GAFSV-Net: A Vision Framework for Online Signature Verification

arXiv cs.CV / 5/4/2026

💬 OpinionModels & Research

Key Points

  • The paper introduces GAFSV-Net, a new framework for online signature verification that tackles skilled forgeries and small enrollment sets under high intra-class variability.
  • Instead of modeling signatures as raw 1D temporal sequences, it converts each signature into a six-channel asymmetric Gramian Angular Field image using kinematic signals (pen speed, pressure derivative, and direction angle) encoded via complementary GASF and GADF matrices.
  • The model uses a dual-branch ConvNeXt-Tiny encoder with bidirectional cross-attention so each branch can leverage discriminative patterns from the other before projecting into a metric space.
  • Training combines a semi-hard triplet loss with skilled-forgery hard-negative injection, and inference is performed by cosine similarity to a small enrollment prototype.
  • Experiments on DeepSignDB and BiosecurID show improved performance over sequence-based deep learning baselines with matched objectives, supported by ablation studies that quantify the impact of each design choice.

Abstract

Online signature verification (OSV) requires distinguishing skilled forgeries from genuine samples under high intra-class variability and with very few enrollment samples.
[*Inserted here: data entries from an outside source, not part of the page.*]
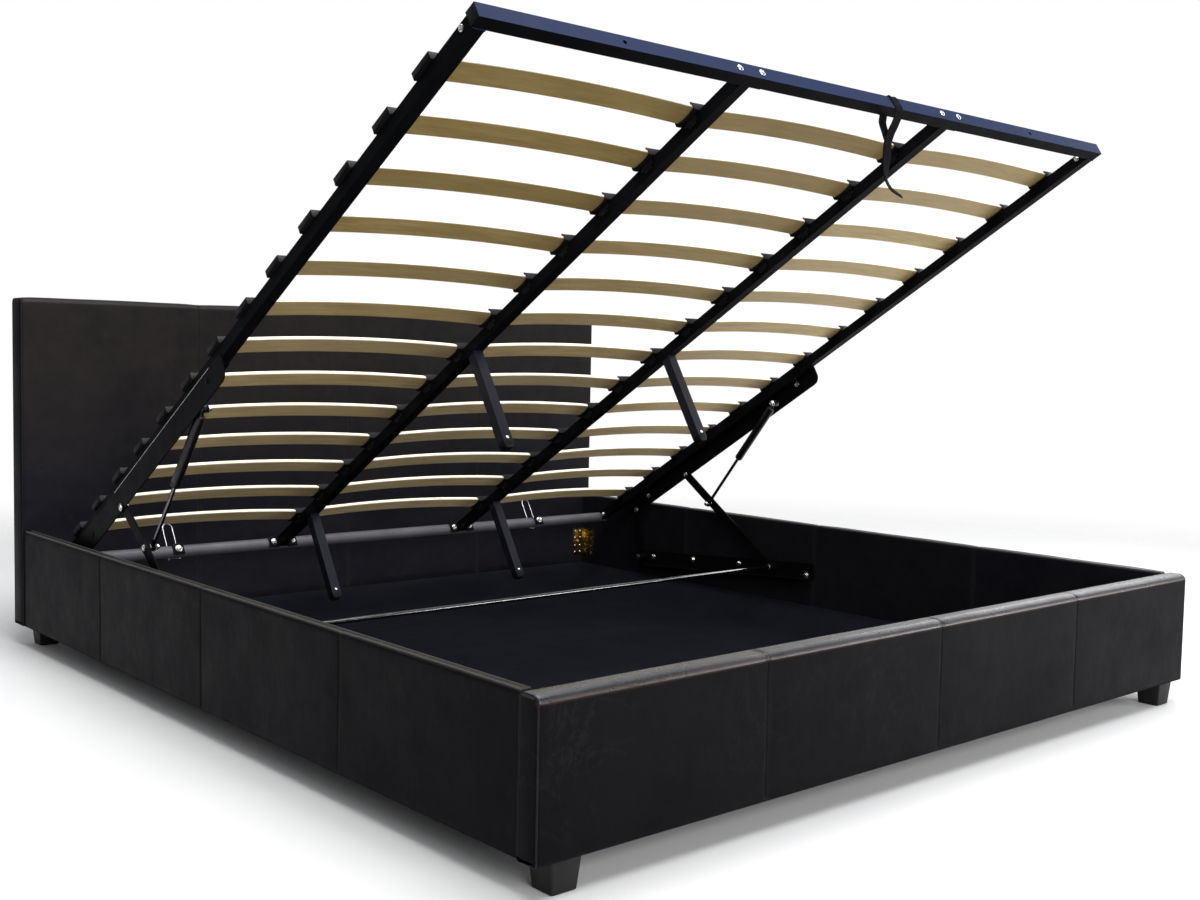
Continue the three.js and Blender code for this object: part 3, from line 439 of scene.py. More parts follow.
def square_rings(levels, place):
    """Rings of a rounded square for each (height, half width, corner radius)."""
    corners = ((1, 1, 0), (-1, 1, 1), (-1, -1, 2), (1, -1, 3))
    return [[place(qx * (half - r) + r * math.cos(a), qy * (half - r) + r * math.sin(a), z)
             for qx, qy, q in corners for a in ((q + i / 4) * math.pi / 2 for i in range(5))]
            for z, half, r in levels]


def tube_along(b, path, radius, sides=8, closed=False):
    """Round bead through points in metres; radius in mm."""
    count = len(path)
    rings = []
    up = None
    for i, p in enumerate(path):
        before = path[i - 1] if i or closed else path[0]
        after = path[(i + 1) % count] if i < count - 1 or closed else path[-1]
        t = after - before
        if t.length < 1e-9:
            continue
        t.normalize()
        if up is None:
            up = t.orthogonal().normalized()
        up = (up - t * up.dot(t)).normalized()
        side = t.cross(up)
        rings.append([p + (up * math.cos(a) + side * math.sin(a)) * radius * MM for a in turns(sides)])
    b.loft(rings, closed)


def stitch_line(b, path, pitch=5.2, length=3.6, radius=0.45):
    """Raised stitches laid end to end along a path of points in metres."""
    lengths = [0.0]
    for p, q in zip(path, path[1:]):
        lengths.append(lengths[-1] + (q - p).length)

    def at(d):
        d = min(max(d, 0.0), lengths[-1])
        for i, (p, q) in enumerate(zip(path, path[1:])):
            if lengths[i + 1] >= d:
                return p.lerp(q, (d - lengths[i]) / max(lengths[i + 1] - lengths[i], 1e-9))
        return path[-1]

    for k in range(int(lengths[-1] / (pitch * MM))):
        middle = (k + 0.5) * pitch * MM
        a, c = at(middle - length * MM / 2), at(middle + length * MM / 2)
        if (c - a).length >= 1e-6:
            b.turned([(0, radius * 0.45), (length * 0.18, radius), (length * 0.82, radius),
                      (length, radius * 0.45)], a, c - a, 5)


def wobble(p, scale, seed=0.0):
    return noise.noise(Vector((p[0] * scale + seed, p[1] * scale - seed, p[2] * scale + 2 * seed)))


# Upholstery
SEAM_HALF = 4.2
SEAM_STEPS = (0, 0.9, 1.8, 2.8, 4.0, 5.2, 6.6, 8.5, 11, 15, 20, 27, 36)


def rounded_profile(u0, u1, v0, v1, radii, steps, arc_steps=7):
    """Closed outline with its own radius at low left, low right, top right, top left. Steps gives the
    point spacing on the bottom, right, top and left sides. Returns points and outward normals."""
    corners = ((u0, v0, 1, 1), (u1, v0, -1, 1), (u1, v1, -1, -1), (u0, v1, 1, -1))
    arcs = []
    for k, ((u, v, su, sv), r) in enumerate(zip(corners, radii)):
        angles = [((k + 2) % 4 + i / arc_steps) * math.pi / 2 for i in range(arc_steps + 1)]
        ways = [(math.cos(a), math.sin(a)) for a in angles]
        arcs.append(([(u + su * r + r * nu, v + sv * r + r * nv) for nu, nv in ways], ways))
    points, normals = [], []
    for arc, following, step in zip(arcs, arcs[1:] + arcs[:1], steps):
        points += arc[0]
        normals += arc[1]
        start, end = points[-1], following[0][0]
        count = max(1, round(math.dist(start, end) / step))
        for i in range(1, count):
            points.append(tuple(a + (b - a) * i / count for a, b in zip(start, end)))
            normals.append(normals[-1])
    return points, normals


def stations(start, end, seams, coarse, radius):
    """Places along a board for its outline: close together at the rounded ends and at the seams."""
    rounding = [radius * (1 - math.cos(i * math.pi / 14)) for i in range(8)]
    marks = [start + d for d in rounding] + [end - d for d in rounding]
    marks += [s + sign * d for s in seams for d in SEAM_STEPS for sign in (-1, 1)]
    span = end - start - 2 * radius
    count = round(span / coarse)
    marks += [start + radius + span * i / count for i in range(1, count)]
    kept = []
    for m in sorted(marks):
        if not kept or m - kept[-1] > 0.35:
            kept.append(m)
    return kept


def leather_relief(u, a, b, gap, near_end, swell, seed):
    """Height of the leather over its board: crown, unevenness, sunk seams and the puckers beside them."""
    p = (u * MM, a * MM, b * MM)
    fade = min(1.0, near_end / 30)
    soft = wobble(p, 5.5, seed) * 1.1 + wobble(p, 14, seed + 5) * 0.45
    seam = 2.1 * math.exp(-(gap / 1.5) ** 2) + 0.5 * math.exp(-(gap - SEAM_HALF) ** 2)
    pucker = math.exp(-gap / 16) * (1 - math.exp(-gap / 3)) * wobble((p[0] * 0.4, p[1], p[2]), 42, seed + 9)
    pull = math.exp(-near_end / 26) * fade * wobble((p[0] * 0.6, p[1], p[2]), 36, seed + 3)
    return (swell + soft) * fade - seam + 0.95 * pucker + 0.9 * pull


def upholstered(name, node, profile, place, start, end, seams, coarse, radius, crown, seed, shown, gloss=1.0,
                lots=(LEATHER, ROLL_LEATHER), roll_from=0.12, tan_reflection_share=1.0):
    """A board wrapped in padded leather: the outline runs from start to end, with sewn seams across it.
    Place puts (along, a, b) in the frame, and shown tells the points of the outline on the show side."""
    points, normals = profile
    marks = stations(start, end, seams, coarse, radius)
    edges = [start, *seams, end]
    rings, worn, warm, pale = [], [], [], []
    for u in marks:
        near_end = min(u - start, end - u)
        inset = radius - math.sqrt(radius ** 2 - max(radius - near_end, 0) ** 2)
        gap = min(abs(u - s) for s in seams)
        low, high = max((p, q) for p, q in zip(edges, edges[1:]) if p <= u + 1e-6)
        swell = crown * (1 - abs(2 * (u - low) / (high - low) - 1) ** 6)
        off_end = float(near_end > 0.5)
        ring = []
        for (a, b), (na, nb) in zip(points, normals):
            show = shown(a, b)
            d = leather_relief(u, a, b, gap, near_end, swell, seed) - inset if show else -inset
            ring.append(place(u, a + na * d, b + nb * d))
            worn.append(off_end * 0.35 * math.exp(-(gap / 7) ** 2))
            # Painted reflection and highlight: a tan band where the outline's normal leans about a third
            # upwards and a bright band where it points up, both scaled by gloss, the first also by the
            # reflection share.
            warm.append(off_end * gloss * tan_reflection_share * show * math.exp(-((nb - 0.34) / 0.16) ** 2))
            pale.append(off_end * gloss * math.exp(-((nb - 0.97) / 0.07) ** 2))
        rings.append(ring)
    b = Builder()
    b.loft(rings)
    obj = b.object(name, lots[0], "bed_base", (node,), slot="faux_leather", sharp=60)
    for lot in (lots[1], INNER_COVER, LEATHER):
        obj.data.materials.append(lot)
    count = len(points)
    end_rings = {0, 1, 2, 3, *range(len(marks) - 4, len(marks))}
    for f in obj.data.polygons:
        if len(f.vertices) > 4 or {v // count for v in f.vertices} & end_rings:
            f.material_index = 3
        elif all(normals[v % count][1] > roll_from for v in f.vertices):
            f.material_index = 1
        elif not any(shown(*points[v % count]) for v in f.vertices):
            f.material_index = 2
    attribute(obj, "worn", worn)
    attribute(obj, "warm", warm)
    attribute(obj, "pale", pale)
    return obj


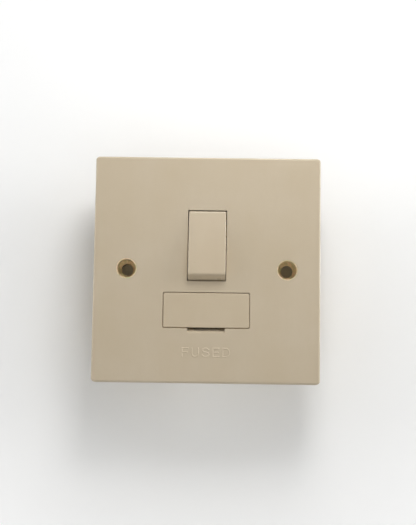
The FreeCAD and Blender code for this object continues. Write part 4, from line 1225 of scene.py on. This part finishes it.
@dataclass
class Studio:
    """The pale floor, the backdrop behind the unit, the soft lamps, the white surroundings and the camera."""

    floor_z: float = -0.125
    backdrop_gap: float = 0.4 * MM
    reach: float = 3.0
    light_above: float = 0.31
    light_below: float = 0.20
    pale: Colour = (0.92, 0.92, 0.91, 1.0)
    bounce: Colour = (0.68, 0.68, 0.67, 1.0)
    paper_fade: Pair = (0.07, 0.17)
    # Colour of the sheets behind the fixing holes: painted shade that keeps the holes dark
    hole_shade: Colour = (0.62, 0.57, 0.44, 1.0)
    hole_reach: float = 3.4 * MM
    hole_gap: float = 0.5 * MM
    lamps: tuple[SoftLamp, ...] = (
        SoftLamp("key_lamp", (0.05, -0.18, 0.24), 0.13, 0.68),
        SoftLamp("right_side_lamp", (0.96, -0.19, 0.18), 0.30, 0.54),
        SoftLamp("left_side_lamp", (-0.96, -0.20, 0.20), 0.30, 0.36),
        SoftLamp("left_rear_lamp", (-0.60, 0.70, 1.20), 0.60, 0.26),
        SoftLamp("right_rear_lamp", (0.45, 1.10, -0.05), 0.60, 0.34),
    )

    def build(self) -> None:
        """Builds the stage, the light and the camera."""
        r, z = self.reach, self.floor_z
        s = Shading("pale_floor")
        floor = [(-r, -r, z), (r, -r, z), (r, r, z), (-r, r, z)]
        self.sheet("stage_floor", floor, self.paper(s, s.matt(self.bounce)))
        s = Shading("pale_backdrop")
        wall = self.upright((-r, r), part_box("rear_housing")[1].y + self.backdrop_gap, (z, r))
        self.sheet("stage_backdrop", wall, self.paper(s, s.clear()))
        # Painted shade: a small sheet behind each screw cup keeps the fixing holes dark
        dark = Shading("hole_shade_sheet")
        dark.ended(dark.front_only(dark.matt(self.hole_shade)))
        for side in ("left", "right"):
            self.sheet(f"stage_{side}_hole_shade_sheet", self.patch_behind(f"{side}_screw_cup"), dark.material)
        self.surroundings()
        for lamp in self.lamps:
            lamp.build()
        PhotoCamera().build()

    def upright(self, x: Pair, y: float, z: Pair) -> list[Triple]:
        """Returns the corners of an upright sheet that faces the front, from its ends along X and Z."""
        return [(x[0], y, z[0]), (x[1], y, z[0]), (x[1], y, z[1]), (x[0], y, z[1])]

    def patch_behind(self, cup: str) -> list[Triple]:
        """Returns the corners of the small sheet right behind a screw cup, put there as painted shade so that
        the hole looks dark.
        """
        middle, back_y, r = middle_of(cup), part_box(cup)[1].y + self.hole_gap, self.hole_reach
        return self.upright((middle.x - r, middle.x + r), back_y, (middle.z - r, middle.z + r))

    def sheet(self, name: str, corners: list[Triple], material: Material) -> None:
        """Puts one flat stage sheet in the scene.

        Args:
            name: its name.
            corners: its four corners, in order round the side that it faces.
            material: its material.
        """
        mesh = bpy.data.meshes.new(name)
        mesh.from_pydata(corners, [], [(0, 1, 2, 3)])
        mesh.materials.append(material)
        put(name, mesh)

    def paper(self, s: Shading, unseen: Socket) -> Material:
        """Ends a paper, which the camera sees from the front only.

        Near the unit it is pale and matt, and keeps the shadows. Away from the unit it turns plain white.

        Args:
            s: the paper's graph.
            unseen: the surface that all other light meets.

        Returns:
            The material.
        """
        away = s.between(s.from_middle(), self.paper_fade, 0, 1)
        shown = s.front_only(s.layered(away, s.matt(self.pale), s.node("Emission").outputs[0]))
        return s.ended(s.layered(s.node("LightPath").outputs["Is Camera Ray"], unseen, shown))

    def surroundings(self) -> None:
        """Lights the scene from all round, more from above, with white for the camera, gloss and glass."""
        world = bpy.data.worlds.new("studio_surround")
        world.use_nodes = True
        sky = Graph(world.node_tree)
        towards = sky.node("TexCoord").outputs["Generated"]
        height = sky.node("SeparateXYZ", "", towards).outputs["Z"]
        level = sky.between(height, (-1, 1), self.light_below, self.light_above)
        light = sky.node("Background", Color=WHITE, Strength=level).outputs[0]
        white = sky.node("Background", Color=WHITE).outputs[0]
        path = sky.node("LightPath")
        seen = path.outputs["Is Camera Ray"]
        for ray in ("Is Glossy Ray", "Is Transmission Ray"):
            seen = sky.node("Math", "MAXIMUM", seen, path.outputs[ray]).outputs[0]
        sky.node("OutputWorld", Surface=sky.layered(seen, light, white))
        bpy.context.scene.world = world


def main() -> None:
    """Builds the studio and every sub-assembly in order."""
    logging.basicConfig(level=logging.INFO, format="%(name)s: %(message)s")
    bpy.context.scene.view_settings.view_transform = "Standard"
    Studio().build()
    for assembly in (FrontPlate(), RockerSwitch(), FuseCarrier(), Terminals(), RearHousing(), EarthPath()):
        assembly.build()
        LOG.info("%s is built", type(assembly).__name__)


if __name__ == "__main__":
    main()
Existing deep learning methods operate directly on raw temporal sequences, restricting them to 1D architectures and preventing the use of pretrained 2D vision backbones. We bridge this gap with GAFSV-Net, which represents each signature as a six-channel asymmetric Gramian Angular Field image: three kinematic channels (pen speed, pressure derivative, direction angle) are each encoded into complementary GASF and GADF matrices that capture pairwise temporal co-occurrence and directional transition structure respectively. A dual-branch ConvNeXt-Tiny encoder processes GASF and GADF independently, with bidirectional cross-attention enabling each branch to query discriminative patterns from the other before metric-space projection. Training uses semi-hard triplet loss with skilled-forgery hard-negative injection; verification is performed via cosine similarity against a small enrollment prototype. We evaluate on DeepSignDB and BiosecurID, outperforming all sequence-based baselines trained under identical objectives, demonstrating that the representational gain of 2D temporal encoding is consistent and independent of training procedure, with ablations characterising each design choice's contribution.